On October 1, the Boston Foundation was proud to partner with the Obama Foundation for a powerful discussion with members of our donor community of how philanthropic organizations could think differently about how they distribute money and resources, and to whom.
Entitled "Opportunity, Justice and Philanthropy," the discussion featured Boston Foundation Vice President for Programs Orlando Watkins, along with Obama Foundation CEO David Simas (a Massachusetts native) and Charles Daniels, co-founder of Fathers UpLift, a Boston-based nonprofit that provides mental health counseling, coaching and advocacy to assist fathers overcoming barriers that prevent them from remaining engaged in their children's lives.
Guests for the online event were welcomed by a longtime Boston Foundation friend and donor, and Obama Foundation board member Demond Martin, who introduced the retired U.S. Senator from Massachusetts, Mo Cowan, the discussion moderator.
Simas told the story of his first conversations with then-President Obama about the potential impact he and the First Lady saw for their Foundation, and their desire to connect with community-based leaders as agents of change. It's an approach similar to what Simas says he has seen in work being done in Boston by the Boston Foundation and city leaders, seeking to create and empower networks of local leaders through groups such as My Brother's Keeper and the Mass Mentoring Partnership.

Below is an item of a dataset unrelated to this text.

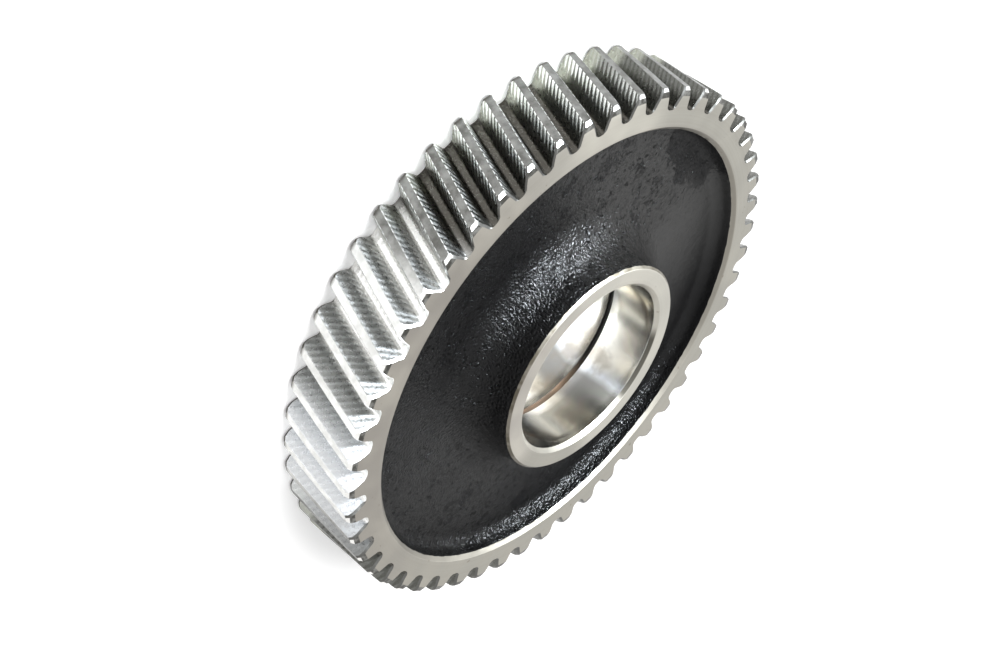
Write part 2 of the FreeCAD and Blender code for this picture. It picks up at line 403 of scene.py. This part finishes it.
def dressed_gear():
    """The whole gear as one object, with its material slots set but still empty."""
    build = GearMesh()
    front_root, back_root = build.revolve()
    front_end = build.tooth_ends(front_root, FACE_WIDTH, -1)
    back_end = build.tooth_ends(back_root, 0.0, 1)
    build.sweep(front_end, back_end)
    mesh = bpy.data.meshes.new("timing_gear_dressed")
    places = [tuple(c * MM for c in vertex) for vertex in build.vertices]
    mesh.from_pydata(places, [], build.faces)
    mesh.polygons.foreach_set("material_index", build.slots)
    mesh.polygons.foreach_set("use_smooth", [True] * len(build.faces))
    mesh.set_sharp_from_angle(angle=math.radians(SHARP_ANGLE))
    mesh.update()
    gear = bpy.data.objects.new("timing_gear_dressed", mesh)
    bpy.context.scene.collection.objects.link(gear)
    return gear


class Surface:
    """One material, with short forms for building its nodes."""

    def __init__(self, name):
        self.material = bpy.data.materials.new(name)
        self.material.use_nodes = True
        self.tree = self.material.node_tree
        self.shader = self.tree.nodes["Principled BSDF"]
        self.place = self.add("ShaderNodeTexCoord").outputs["Object"]
        parts = self.add("ShaderNodeSeparateXYZ")
        self.link(self.place, parts.inputs[0])
        x, y, self.height = parts.outputs
        self.radius = self.math("SQRT", self.math("MULTIPLY_ADD", y, y, self.times(x, x)))
        self.angle = self.math("ARCTAN2", y, x)

    def add(self, kind, **settings):
        """New node with some of its settings."""
        node = self.tree.nodes.new(kind)
        for name, value in settings.items():
            setattr(node, name, value)
        return node

    def link(self, output, target):
        self.tree.links.new(output, target)

    def feed(self, socket, value):
        """Give a socket a number, a colour or another node's output."""
        if isinstance(value, bpy.types.NodeSocket):
            self.link(value, socket)
        elif isinstance(value, tuple):
            socket.default_value = value + (1.0,)
        else:
            socket.default_value = value

    def math(self, operation, *values):
        """Result of a sum with numbers and outputs."""
        node = self.add("ShaderNodeMath", operation=operation)
        for socket, value in zip(node.inputs, values):
            self.feed(socket, value)
        return node.outputs[0]

    def times(self, first, second):
        return self.math("MULTIPLY", first, second)

    def plus(self, first, second):
        return self.math("ADD", first, second)

    def combine(self, *values):
        """Vector of one to three values."""
        node = self.add("ShaderNodeCombineXYZ")
        for socket, value in zip(node.inputs, values):
            self.feed(socket, value)
        return node.outputs[0]

    def noise(self, per_metre, detail, roughness=0.55, vector=None):
        """Cloudy noise with a number of lumps to the metre."""
        node = self.add("ShaderNodeTexNoise")
        node.inputs["Scale"].default_value = per_metre
        node.inputs["Detail"].default_value = detail
        node.inputs["Roughness"].default_value = roughness
        self.link(vector or self.place, node.inputs["Vector"])
        return node.outputs["Fac"]

    def cells(self, per_metre, waver):
        """Distance to the border between random cells, which wavers by some metres."""
        cloud = self.add("ShaderNodeTexNoise")
        cloud.inputs["Scale"].default_value = per_metre * 2
        cloud.inputs["Detail"].default_value = 3.0
        self.link(self.place, cloud.inputs["Vector"])
        moved = self.add("ShaderNodeVectorMath", operation="MULTIPLY_ADD")
        moved.inputs[1].default_value = (waver, waver, waver)
        self.link(cloud.outputs["Color"], moved.inputs[0])
        self.link(self.place, moved.inputs[2])
        node = self.add("ShaderNodeTexVoronoi", feature="DISTANCE_TO_EDGE")
        node.inputs["Scale"].default_value = per_metre
        self.link(moved.outputs[0], node.inputs["Vector"])
        return node.outputs["Distance"]

    def ramp(self, value, low, high, start=0.0, end=1.0):
        """Value mapped from one range to another, and held at its ends."""
        node = self.add("ShaderNodeMapRange", interpolation_type="SMOOTHSTEP")
        for socket, number in zip(node.inputs, (value, low, high, start, end)):
            self.feed(socket, number)
        return node.outputs["Result"]

    def outwards(self, low, high, start=0.0, end=1.0):
        """Value that changes between two radii, given in millimetres."""
        return self.ramp(self.radius, low * MM, high * MM, start, end)

    def upwards(self, low, high, start=0.0, end=1.0):
        """Value that changes between two heights, given in millimetres."""
        return self.ramp(self.height, low * MM, high * MM, start, end)

    def side(self, degrees, low, high):
        """1 on the side of the gear that faces an angle, falling to 0 away from it."""
        turned = self.math("SUBTRACT", self.angle, math.radians(degrees))
        return self.ramp(self.math("COSINE", turned), low, high)

    def stops(self, value, colours):
        """Colour that changes along a value, from (place, colour) pairs."""
        node = self.add("ShaderNodeValToRGB")
        ramp = node.color_ramp
        ramp.interpolation = "EASE"
        while len(ramp.elements) < len(colours):
            ramp.elements.new(0.5)
        for element, (place, colour) in zip(ramp.elements, colours):
            element.position = place
            element.color = colour + (1.0,)
        self.link(value, node.inputs["Fac"])
        return node.outputs["Color"]

    def mix(self, factor, first, second):
        """Colour between two colours."""
        node = self.add("ShaderNodeMix", data_type="RGBA")
        colours = [socket for socket in node.inputs if socket.type == "RGBA"]
        self.feed(node.inputs["Factor"], factor)
        self.feed(colours[0], first)
        self.feed(colours[1], second)
        return next(socket for socket in node.outputs if socket.type == "RGBA")

    def bump(self, height, distance, below=None):
        """Relief whose full height is a distance in millimetres, on top of another relief."""
        node = self.add("ShaderNodeBump")
        node.inputs["Distance"].default_value = distance * MM
        self.link(height, node.inputs["Height"])
        if below:
            self.link(below, node.inputs["Normal"])
        return node.outputs["Normal"]

    def finish(self, **inputs):
        """Set the shader's inputs by name, with underscores for spaces."""
        for name, value in inputs.items():
            self.feed(self.shader.inputs[name.replace("_", " ")], value)
        return self.material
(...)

Recounting the discussion with President Obama, Simas says the President told him, "I believe that our civic fabric, the way we relate with one another, the way we engage in a pluralistic democracy, that fabric is ripping. And the only way you can begin to restitch that fabric is on a community-by-community basis."
Charles Daniels provided a window into both the opportunities and the obstacles that community-based nonprofit leaders and innovators face, sharing the story of Fathers UpLift and the challenge and isolation of tackling difficult issues. Beyond funding and technical assistance, Daniels said the most powerful benefit of becoming one of 200 fellows with the Obama Foundation was a worldwide network from whom to draw ideas and support. "It gave me a (global) community and family of people that I consider my brothers and sisters who love me dearly, and who I love. We understand that we're all tackling (different) issues. But we are more impactful when we tackle them together."
Members of the panel all highlighted a need for philanthropy to think differently about requirements, paperwork and evaluation –to ensure that funders ask the right questions, and reduce onerous burdens that can make it impossible for smaller organizations to access or retain funding. Citing his discussion just one day earlier with Cheryl Dorsey of Echoing Green, Watkins said that technical assistance, publicity and validation from funders all have value, but "You know, we have to get money into the hands of those folks (at smaller nonprofits), because we know that if you look at the data, leaders like Charles and others who are doing incredible work are disproportionately invested in compared to their White counterparts."
Watkins said the Boston Foundation sees that need – and is working through the best ways to address it. He highlighted programs like the Foundation's COVID-19 Response Fund, which prioritized giving unrestricted operating support to local nonprofits led by people of color, and Live Arts Boston, which awarded about 70 percent of its funding to organizations and artists of color to produce and perform new work.
But both he and Daniels expressed concern that today's unique moment of awareness of racial justice and equity issues in philanthropy and American society could begin to fade. Simas echoed the concern, and said philanthropists and others must reframe the moment not as a six-month crisis, or a 12-month campaign, but the profound changes at the beginning of a 30-year transformation – at the end of which, among other things, the United States will be a majority-minority country.
Simas noted that community leaders like Charles Daniels play a vital role in advancing society during this transformational shift. They are proximate and understand community needs, committed to the long-term work required for change, and able to tell powerful stories that connect even with those who may disagree with their perspective.
"These leaders are essentially antibodies against hate in communities, who are going to be in this fight for a very, very long time," said Simas. "The notion that this is going to be resolved quickly is something that people just need to reconceptualize, to view this as the work of a lifetime. Because, frankly, if not us, then who?"